Now, consider these four proposals for building this product. This illustrates an iterative approach to getting to an MVP.
These are actual excerpts from an email conversation between Phill Conrad and Colleen Lewis, shared with permission.
Proposal 1
Email from Phill to Colleen:
What if I made an online version of the game so that folks could play over Zoom (or other video conference tool)
I.e. a website with the content that
- allows anywhere from three to six players to join a session
- keeps track of whose turn it is
- displays the next card
- gives each person except the one who’s “it” a chance to type in their answer
- when everyone has typed in an answer reveals them all at the same time
- allows the person who is “it” to select the winner for that round
I’m teaching a web dev course this quarter and I need a demo project to work on anyway.
Let me know your thoughts.
Proposal 2
Collen’s reply to Phill:
That’s awesome! If you’re up for making it! That’s great!
I can imagine a version - using zoom - where it would be a bit more similar to playing in person. I added some text in bold and crossed out things that then wouldn’t be relevant. But - if you have a different vision for it -go for it!
- allows anywhere from three to six players to join a session
- keeps track of whose turn it is
- displays the next card and people can say what they would do or pass.
gives each person except the one who’s “it” a chance to type in their answerwhen everyone has typed in an answer reveals them all at the same time- allows the person who is “it” to select the winner for that round
- allows the person who is “it” to see the sample answer and read that.
:-)
- Colleen
Proposal 3
Phill to Colleen:
Sounds good to me… These revisions make it closer to a “minimum viable product” which is a good thing.
…
In fact, it occurs to me that the most minimum viable product is simply a site that would shuffle the deck and display the next card. Period.
On a video conf session, the host brings this up and does “share screen”. Who is “it” and the rest of game play can simply be done by the participants coordinating verbally.
This makes the app something feasible to deliver very quickly.
Proposal 4
Colleen to Phill:
Sure! Totally! That’s a great point! I can even [imagine] a minimal viable product is a slide deck that has the questions and then on the next slide the question & answer on it. That would be cool to be able to show a client right away :-)
Resolution
Phill back to Colleen
That’s perfect, because it illustrates the point that the MVP doesn’t always involve code!

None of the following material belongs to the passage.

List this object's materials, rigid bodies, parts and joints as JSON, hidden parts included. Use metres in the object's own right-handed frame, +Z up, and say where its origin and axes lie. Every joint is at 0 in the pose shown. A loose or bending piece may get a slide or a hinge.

My email to Colleen went on to note this story from the founders of Doordash about how their initial MVP was nothing more than a static html page with a list of a few restaurants, each with a link to a scanned pdf of the menu, and a phone number to call.
From that, you iterate, and only write the code you really need.
The article mentions the idea of a Concierge MVP which is an important idea in an approach known as “Lean Business” (which is a “cousin” of the Agile methodology).
“Concierge MVP”
A “Concierge MVP” is a product that:
- you can get set up quickly
- involves human intervention in steps that might later be partially or fully automated
- has, as its main purpose: market validation and information gathering
- is not intended as a long-term strategy (and is likely not viable or sustainable long-term)
It’s the human intervention that defines a “Concierge MVP”.
Final Roadmap for the TA Training Card Game:
Note that you might never build the later iterations; you only keep developing as long as the extra features really, really add value.
-
Iteration 1: Powerpoint
- Iteration 2: Webapp that mirrors the Powerpoint functionality.
- Iteration 2a: Just all the cards in order, with a button to reveal the sample answer.
- Iteration 2b: Randomizing the cards.
-
Iteration 3: Add a way to keep track of who is playing, and whose turn it is to be “it”.
-
Iteration 4: Add “keeping score”. But the game is still shared over a zoom screen by just one participant.
-
Iteration 5: Add folks being “join a game” and see the screen for themselves (eliminating the need for anything more than a shared audio channel).
- Iteration 6: A game that could be completely self contained over text chat that takes place inside the app. Folks might still want to have audio and/or video open, but it would be an enhancement rather than necessary.